Pero, atención, decir que uno tiene derecho a reírse de las religiones no tiene mérito. Al fin y al cabo, ¿quién con un mínimo de seriedad se toma en serio las religiones? La gracia de la libertad de expresión no es decir que la misma no puede ceder ante el honor de unos chiflados que de verdad se creen sus absurdos dogmas. La gracia es decir que la libertad de expresión no puede ceder ante nada. La verdadera gracia es decir que si de verdad somos demócratas debemos dejar que cualquier hijo de Satán afirme que el Holocausto no existió, o que los negros son inferiores, o que las mujeres son idiotas, o que los homosexuales son enfermos, o que a la gente como yo habría que lapidarla. Eso es la libertad de expresión, precisamente. Un pilar esencial de una sociedad civilizada. El derecho de cualquiera a pensar y expresar su pensamiento sea este cual sea, por muy ofensivo que le resulte a cualquier otro.

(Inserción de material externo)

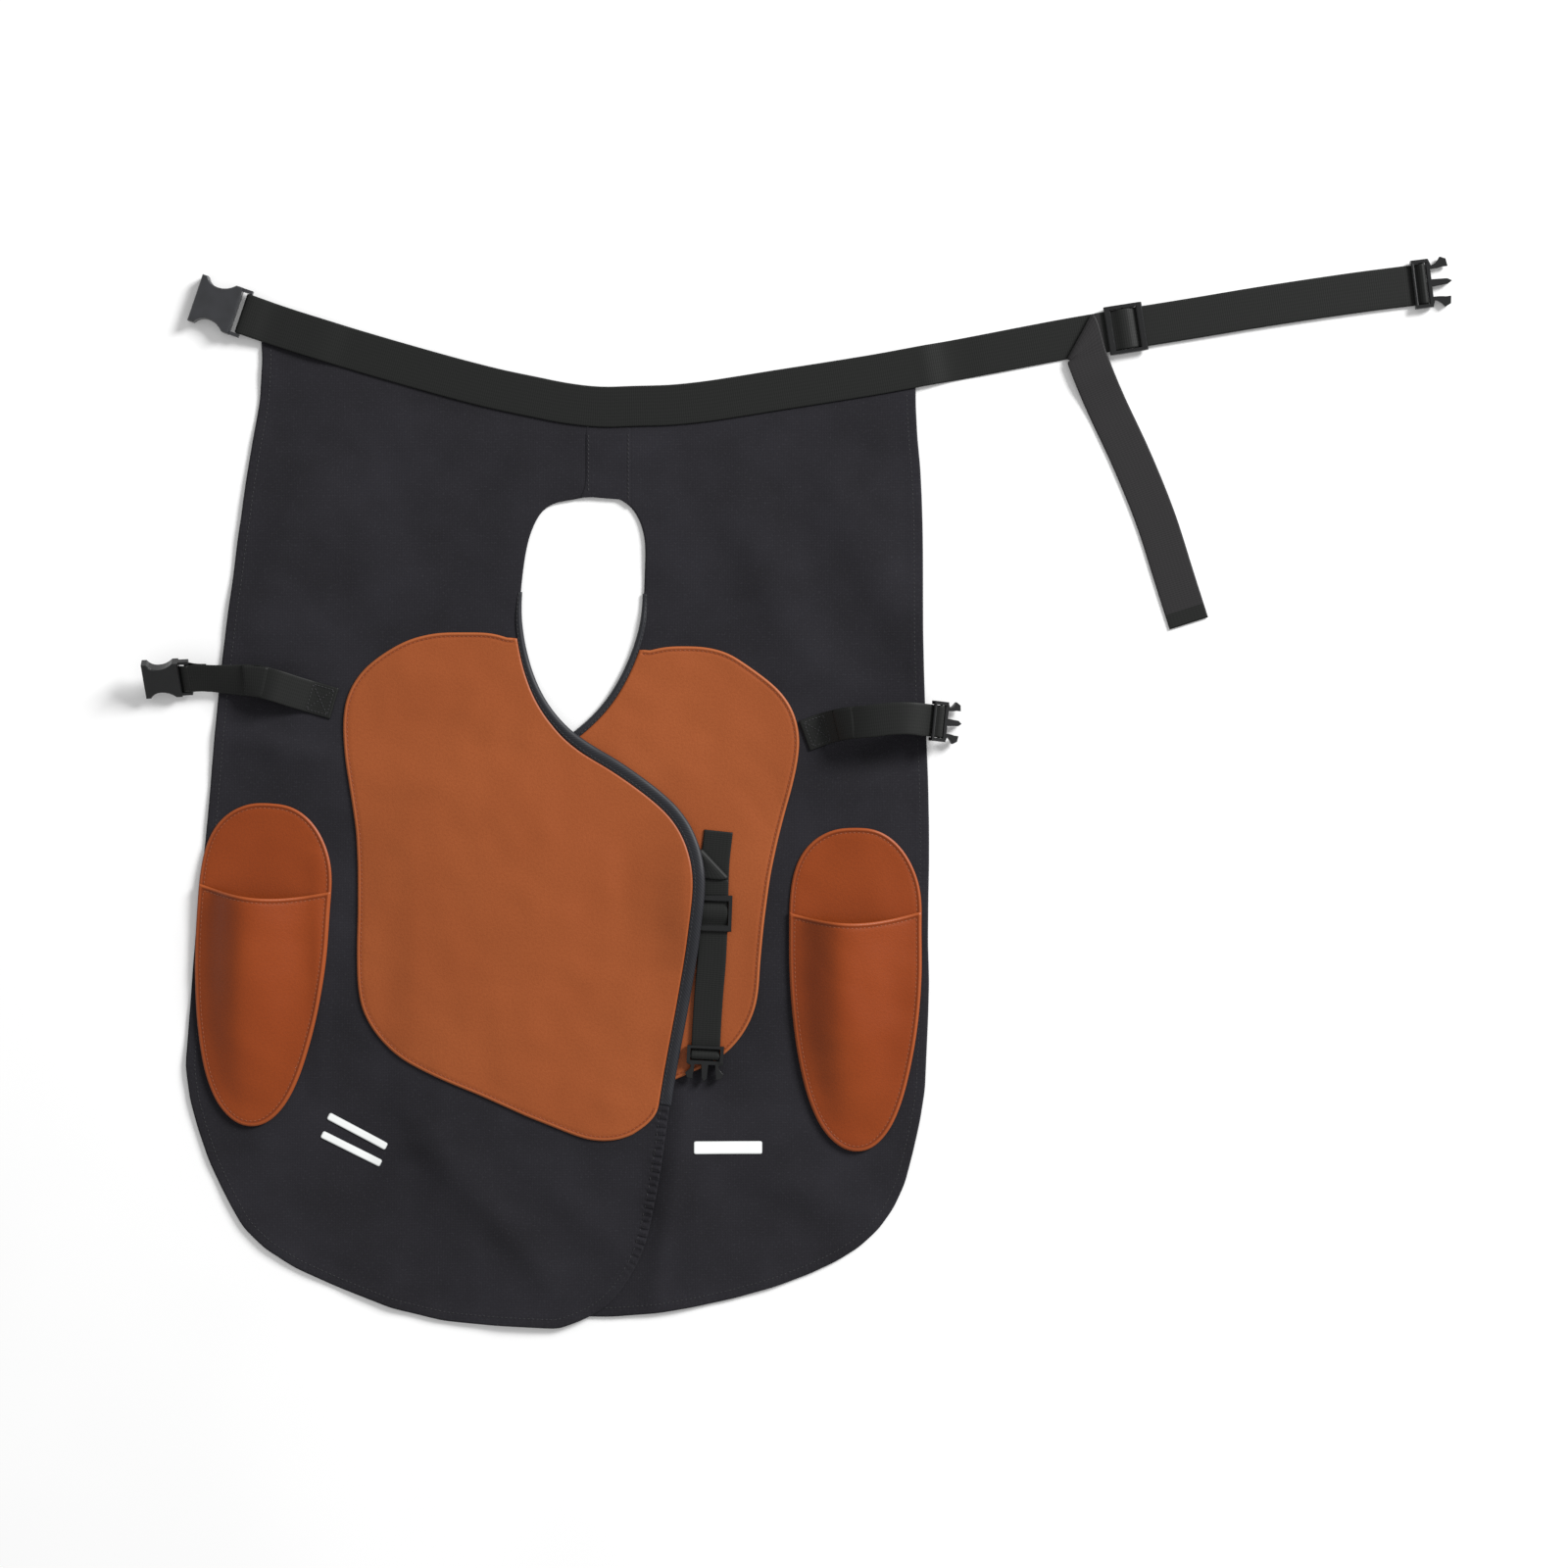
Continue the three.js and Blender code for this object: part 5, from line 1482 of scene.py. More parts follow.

Ahora han matado a unos dibujantes franceses por reírse de Mahoma (también se rieron de Cristo, del capitalismo y de todo lo que cayó en sus manos) y todos nos llevamos las manos a la cabeza afirmando que menuda barbaridad. ¿Reaccionamos igual cuando en muchos países se prohíbe la propaganda nazi? ¿O cuando se juzga y condena a alguien por homofobia, xenofobia, racismo o apología del terrorismo? ¿No, verdad? Porque la mayoría ve bien la libertad de expresión. Pero la mayoría también considera que debe tener límites. Burlarse de los musulmanes está bien, pero de los cristianos no. O de los nazis sí, pero de los demócratas no. O de la señora (por decir algo) Le Pen sí, pero de Obama que es negro no.

Pues lo siento pero no estoy de acuerdo. La libertad de expresión debe ser absoluta o no ser. Y debe serlo por la sencilla razón de que, si no es absoluta, dependerá del momento, del lugar y de lo que se le ocurra al legislador de turno hasta dónde la permitimos llegar y eso hará que unas cosas nos sigan pareciendo intocables y otras no, introducirá el relativismo moral, las costumbres del lugar, el de esto sí, pero de esto ni se te ocurra reírte. Y nadie, salvo esos dioses inventados, está en posesión de una inefable vara de medir que permita separar el trigo de la paja. Nadie puede permitirse perder una verdad, con la excusa de habernos salvado de mil mentiras.

Es una mera ponderación de derechos: ¿honor o libertad de expresión? Yo me quedo con la libertad de expresión. Simplemente ella ha hecho más por la civilización. Quiero vivir en un mundo en el que alguien pueda decir que mis textos son una mierda y yo un imbécil. Quiero vivir en un mundo en el que yo pueda reírme de lo que me apetezca y que nadie me mate o encarcele por ello. Quiero ser libre. Y quiero que nadie pueda limitar el pensamiento, pues por horrible que pueda llegar a ser, de él dependemos para dejar de ser los monos locos, bárbaros y salvajes que aun somos.